The owner agrees that he or she will not sell, assign, convey, encumber or otherwise dispose of the business or of any asset of business, except as allowed in the agreement.
If the owner decides to dispose of the business during his or her lifetime, the employee has the right of first refusal.
The bonus solution — After establishing and ratifying the buy-sell agreement, several things take place. Greg purchases a life insurance policy on Ron’s life with a $1 million death benefit (the amount equal to the value of CCC as set forth in the agreement). CCC establishes a bonus plan for Greg wherein CCC agrees to pay the premiums for the life insurance policy on Ron’s life. The premiums are deductible to CCC because they will appear on Greg’s annual tax notice as additional compensation.

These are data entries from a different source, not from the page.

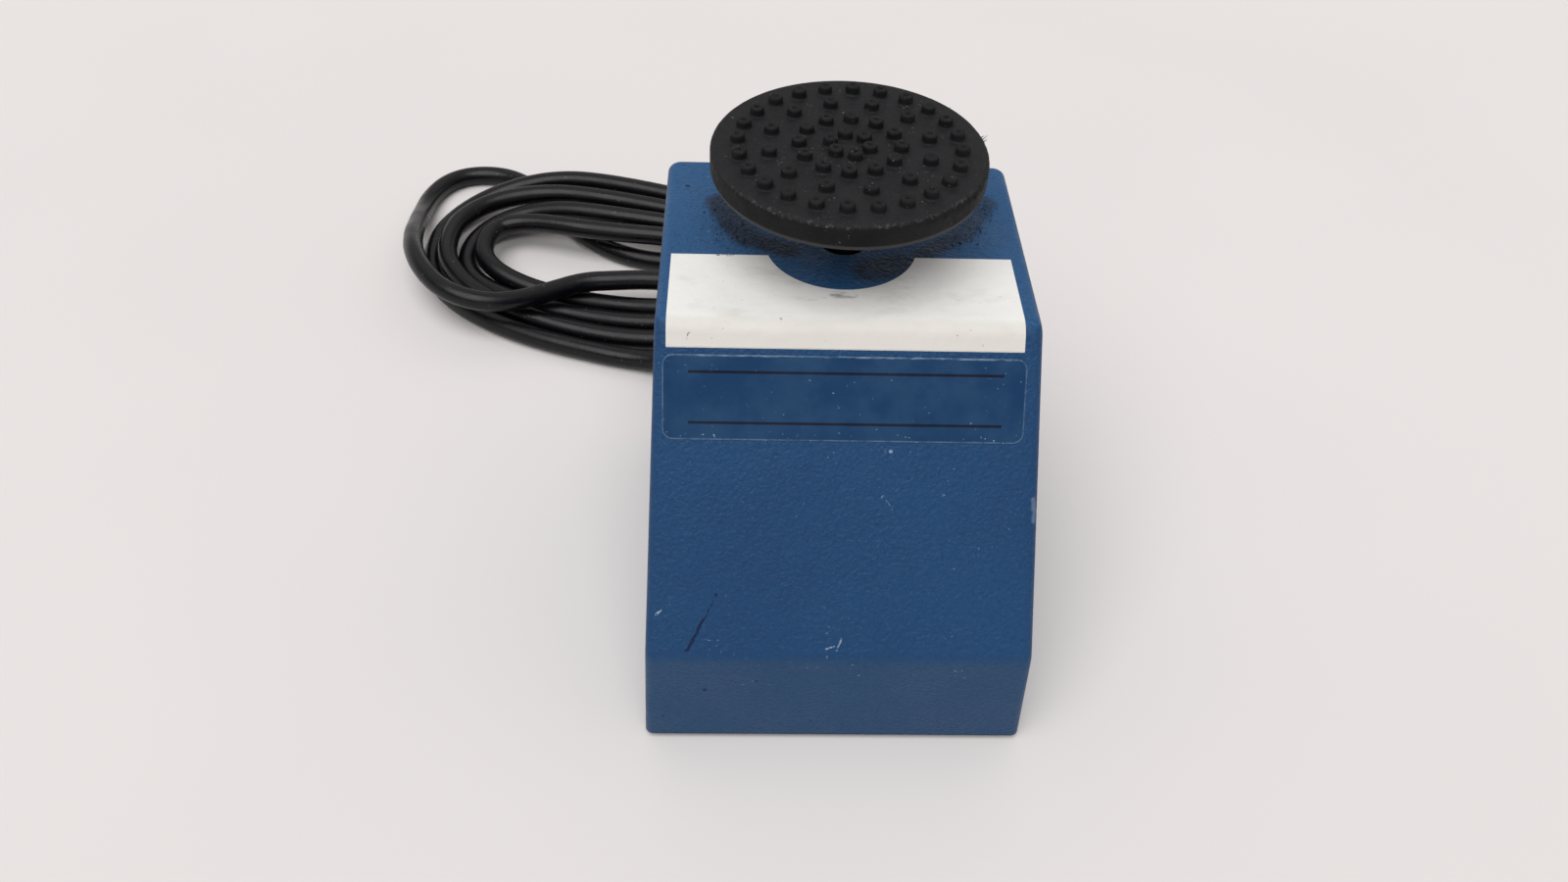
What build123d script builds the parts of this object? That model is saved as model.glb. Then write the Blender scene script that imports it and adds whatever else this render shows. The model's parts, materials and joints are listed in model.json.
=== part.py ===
"""Bench vortex mixer, touch operated, as an assembly of separate pieces in millimetres.

The origin is on the table under the middle of the case, the front faces -Y and up is +Z.
Pressing the head pushes the motor carriage down its four posts and trips the switch.
"""
from build123d import *
from math import asin, cos, degrees, pi, radians, sin, sqrt, tan
import os

os.makedirs("parts", exist_ok=True)

# ---- Driving sizes: case ----
FOOT_GAP = 2.0  # daylight under the case's lower edge
BASE_WIDTH = 111.5
BASE_DEPTH = 134.6
CASE_HEIGHT = 115.7
DRAFT = 1.9  # degrees, on all four walls
BAND_HEIGHT = 34.8  # upright band under the sloping front
TOP_DEPTH = 80.0  # flat top, from the front bend to the rear edge
WALL = 3.5
BEND_RADIUS = 6.0  # bend between the top and the sloping front
BAND_RADIUS = 9.0  # bend between the sloping front and the band
CORNER_RADIUS = 4.0
EDGE_RADIUS = 2.4
BOSS_RADIUS = 4.2
BOSS_HEIGHT = 16.0
RIB_THICKNESS = 2.2

# ---- Driving sizes: base plate, feet and screws ----
PLATE_RECESS = 4.0
PLATE_THICKNESS = 1.5
PLATE_CLEARANCE = 0.4
FOOT_RADIUS = 7.0
FOOT_MARGIN = 1.0
FOOT_WEB = 3.0  # rubber between the screw's head and the plate
BASE_SCREW_RADIUS = 1.9
BASE_SCREW_REACH = 9.5  # thread inside the case's boss
VENT_SHIFT = 4.0  # vents' middle, ahead of the motor's axis
VENT_LENGTH = 30.0
VENT_WIDTH = 3.0
VENT_PITCH = 9.0
VENT_COUNT = 5
SMALL_SCREW_RADIUS = 1.5
MOTOR_SCREW_RADIUS = 2.0
TINY_SCREW_RADIUS = 1.0
HOLE_CLEARANCE = 0.25
THREAD_CLEARANCE = 0.05

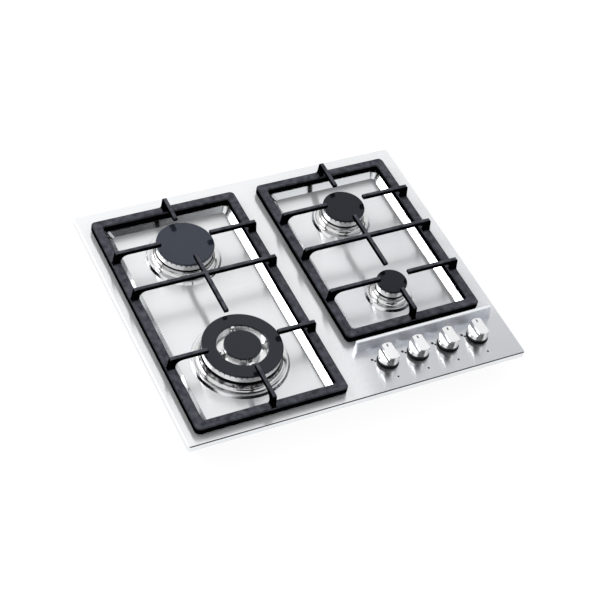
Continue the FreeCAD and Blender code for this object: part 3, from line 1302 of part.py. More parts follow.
def cable_grommet():
    """Rubber grommet for the supply lead in the tray's back wall."""
    z = PLATE_TOP - GROMMET_LEVEL
    outer = TRAY.y1
    inner = TRAY.y1 - TRAY_SHEET
    reach = GROMMET_FLANGE + OVERCUT
    parts = [
        rod_y(GROMMET_X, inner, outer, z, GROMMET_NECK_R),
        rod_y(GROMMET_X, outer, outer + GROMMET_FLANGE, z, GROMMET_FLANGE_R),
        rod_y(GROMMET_X, inner - GROMMET_FLANGE, inner, z, GROMMET_FLANGE_R),
    ]
    return fused(parts).cut(rod_y(GROMMET_X, inner - reach, outer + reach, z, GROMMET_BORE_R))


# ---- knob guard ----------------------------------------------------------------------------------
def knob_guard():
    """Upright folded guard between the knobs and the pan support, hollow, with two screw lugs."""
    def form(wall, z0, z1):
        """The guard's tapering form, thinned by wall."""
        lower = inset(GUARD, wall)
        upper = Rect(GUARD.x0 + wall, GUARD.y0 + GUARD_FRONT_LEAN + wall, GUARD.x1 - wall,
                     GUARD.y1 - GUARD_BACK_LEAN - wall)
        r = GUARD_CORNER_R - wall
        return sloped(lower, r, z0, upper, r, z1)
    top = PLATE_TOP + GUARD_HEIGHT
    outer = form(0.0, PLATE_TOP, top)
    crest = [edge for edge in outer.Edges if edge.BoundBox.ZMin > top - NUDGE]
    outer = outer.makeFillet(GUARD_TOP_R, crest)
    shell = outer.cut(form(GUARD_SHEET, PLATE_TOP - NUDGE, top - GUARD_SHEET))
    lugs = []
    for x, y in guard_screw_points():
        half = GUARD_LUG / 2
        lug = box(x - half, GUARD.y0, PLATE_TOP, x + half, GUARD.y1, PLATE_TOP + GUARD_LUG)
        lug = lug.common(form(0.0, PLATE_TOP, top))
        lugs.append(lug.cut(cylinder(x, y, PLATE_TOP - OVERCUT, top, GUARD_SCREW_R)))
    return fused([shell] + lugs)


def guard_screw(x, y):
    """Screw from below the plate into a lug of the guard."""
    head = cylinder(x, y, PLATE_UNDER - GUARD_SCREW_HEAD, PLATE_UNDER, GUARD_SCREW_HEAD_R)
    shank = cylinder(x, y, PLATE_UNDER, PLATE_TOP + GUARD_SCREW_LENGTH, GUARD_SCREW_R)
    return head.fuse(shank).removeSplitter()


# ---- write every piece ---------------------------------------------------------------------------
def pieces():
    """Every node's name and its solids."""
    nodes = {
        "top_plate": [top_plate()],
        "worktop_seal": [worktop_seal()],
        "under_tray": [under_tray()],
        "clamp_inserts": [clamp_insert(x, y) for x, y in clamp_points()],
        "tray_tabs": [tray_tab(side, y) for side in (-1, 1) for y in TAB_Y],
        "tray_screws": [tray_screw(side, y) for side in (-1, 1) for y in TAB_Y],
        "knob_guard": [knob_guard()],
        "guard_screws": [guard_screw(x, y) for x, y in guard_screw_points()],
        "left_pan_support": [pan_support(LEFT_SUPPORT, LEFT_COLUMN, REAR_ROW, RAPID_TIPS, WOK_ROW, WOK_TIPS,
                                         LEFT_CROSS_BAR)],
        "right_pan_support": [pan_support(RIGHT_SUPPORT, RIGHT_COLUMN, REAR_ROW, MEDIUM_TIPS, SMALL_ROW,
                                          SMALL_TIPS, RIGHT_CROSS_BAR)],
        "left_support_feet": [support_foot(x, y) for x, y in foot_points(LEFT_SUPPORT)],
        "right_support_feet": [support_foot(x, y) for x, y in foot_points(RIGHT_SUPPORT)],
        "wok_flame_spreader": [wok_spreader()],
        "wok_outer_cap": [wok_outer_cap()],
        "wok_inner_cap": [wok_inner_cap()],
        "injectors": [injector(burner) for burner in BURNERS],
        "spark_electrodes": [spark_electrode(burner) for burner in BURNERS],
        "thermocouples": [thermocouple(burner) for burner in BURNERS],
        "burner_screws": [burner_screw(x, y) for burner in BURNERS for x, y in screw_points(burner)],
        "burner_nuts": [burner_nut(x, y) for burner in BURNERS for x, y in screw_points(burner)],
        "knob_bezels": [knob_bezel(x) for x in KNOB_X],
        "tap_bodies": [tap_body(x) for x in KNOB_X],
        "tap_covers": [tap_cover(x) for x in KNOB_X],
        "tap_screws": [tap_screw(ex, ey) for x in KNOB_X for ex, ey in ear_points(x)],
        "magnet_units": [magnet_unit(x) for x in KNOB_X],
        "ignition_switches": [ignition_switch(x) for x in KNOB_X],
        "tap_bracket": [tap_bracket()],
        "gas_rail": [gas_rail()],
        "inlet_elbow": [inlet_elbow()],
        "inlet_locknut": [inlet_locknut()],
        "feed_tubes": [feed_tube(burner) for burner in BURNERS],
        "ignition_module": [ignition_module()],
        "terminal_block": [terminal_block()],
        "cable_grommet": [cable_grommet()],
    }
    for burner in BURNERS:
        nodes[burner.name + "_burner_base"] = [burner_base(burner)]
        if burner is not WOK:
            nodes[burner.name + "_flame_spreader"] = [flame_spreader(burner)]
            nodes[burner.name + "_cap"] = [burner_cap(burner)]
        nodes[burner.name + "_knob"] = [knob(burner.tap_x)]
        nodes[burner.name + "_spindle"] = [spindle(burner.tap_x)]
        nodes[burner.name + "_return_spring"] = [return_spring(burner.tap_x)]
        nodes[burner.name + "_tap_plug"] = [tap_plug(burner.tap_x)]
    return nodes


def main():
    """Write parts/NODE.step for every node."""
    os.makedirs("parts", exist_ok=True)
    for name, shapes in pieces().items():
        solids = [solid for shape in shapes for solid in shape.Solids]
        shape = solids[0] if len(solids) == 1 else Part.makeCompound(solids)
        shape.exportStep("parts/" + name + ".step")
        print(f"{name:24s} wanted {len(shapes):2d} solids {len(solids):2d} valid {shape.isValid()} "
              f"volume {shape.Volume / 1000:9.2f} cm3")


main()
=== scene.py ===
"""Looks of a built-in gas cooktop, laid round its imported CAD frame.

Lengths are in millimetres where a name ends in _mm and in metres elsewhere. The frame's origin is
in the middle of the under-tray's flat bottom, +Y is the back and +Z is up.
"""

import logging
import math
from dataclasses import dataclass, field

import bpy
import numpy as np
from mathutils import Matrix, Vector


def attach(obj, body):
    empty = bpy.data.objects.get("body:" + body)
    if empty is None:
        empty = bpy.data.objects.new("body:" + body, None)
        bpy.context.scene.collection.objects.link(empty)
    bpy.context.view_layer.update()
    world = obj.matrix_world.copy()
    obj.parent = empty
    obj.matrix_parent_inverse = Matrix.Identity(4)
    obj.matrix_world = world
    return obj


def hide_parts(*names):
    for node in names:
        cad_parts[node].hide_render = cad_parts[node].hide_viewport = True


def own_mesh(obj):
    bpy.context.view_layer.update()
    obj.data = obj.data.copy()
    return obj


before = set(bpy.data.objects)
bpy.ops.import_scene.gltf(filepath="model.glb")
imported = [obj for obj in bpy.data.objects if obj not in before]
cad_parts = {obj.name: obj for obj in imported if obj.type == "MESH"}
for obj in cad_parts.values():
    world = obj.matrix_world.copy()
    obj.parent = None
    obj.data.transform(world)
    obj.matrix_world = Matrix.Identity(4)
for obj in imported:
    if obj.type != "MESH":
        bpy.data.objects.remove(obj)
bpy.context.view_layer.update()

LOG = logging.getLogger("cooktop")
MM = 0.001
Tree = bpy.types.NodeTree
Socket = bpy.types.NodeSocket
Span = tuple[float, float]
Triple = tuple[float, float, float]
# Values between which the output of a noise node mostly lies.
NOISE = (0.3, 0.7)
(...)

Since it is not Ron’s intention to create an additional tax burden for Greg, CCC agrees to use a “double” or “gross-up” bonus for Greg: CCC pays Greg an additional bonus equal to all of the income taxes associated with the bonus of the premium. Doing so creates a larger deduction for CCC and makes the transaction income tax neutral to Greg.
What happens if Greg leaves CCC? What if Greg becomes disabled or dies before Ron? What if Ron decides to terminate Greg?
Greg, as owner of the policy (or his executor), could sell the policy for its fair market value to either Ron (the insured), or to CCC (of which Ron is the 100 percent owner). Either transfer qualifies as an exception to the transfer for value rules under IRC Sec. 101(a)(2)(B), thus preserving the income tax-exempt status of the policy’s death benefit.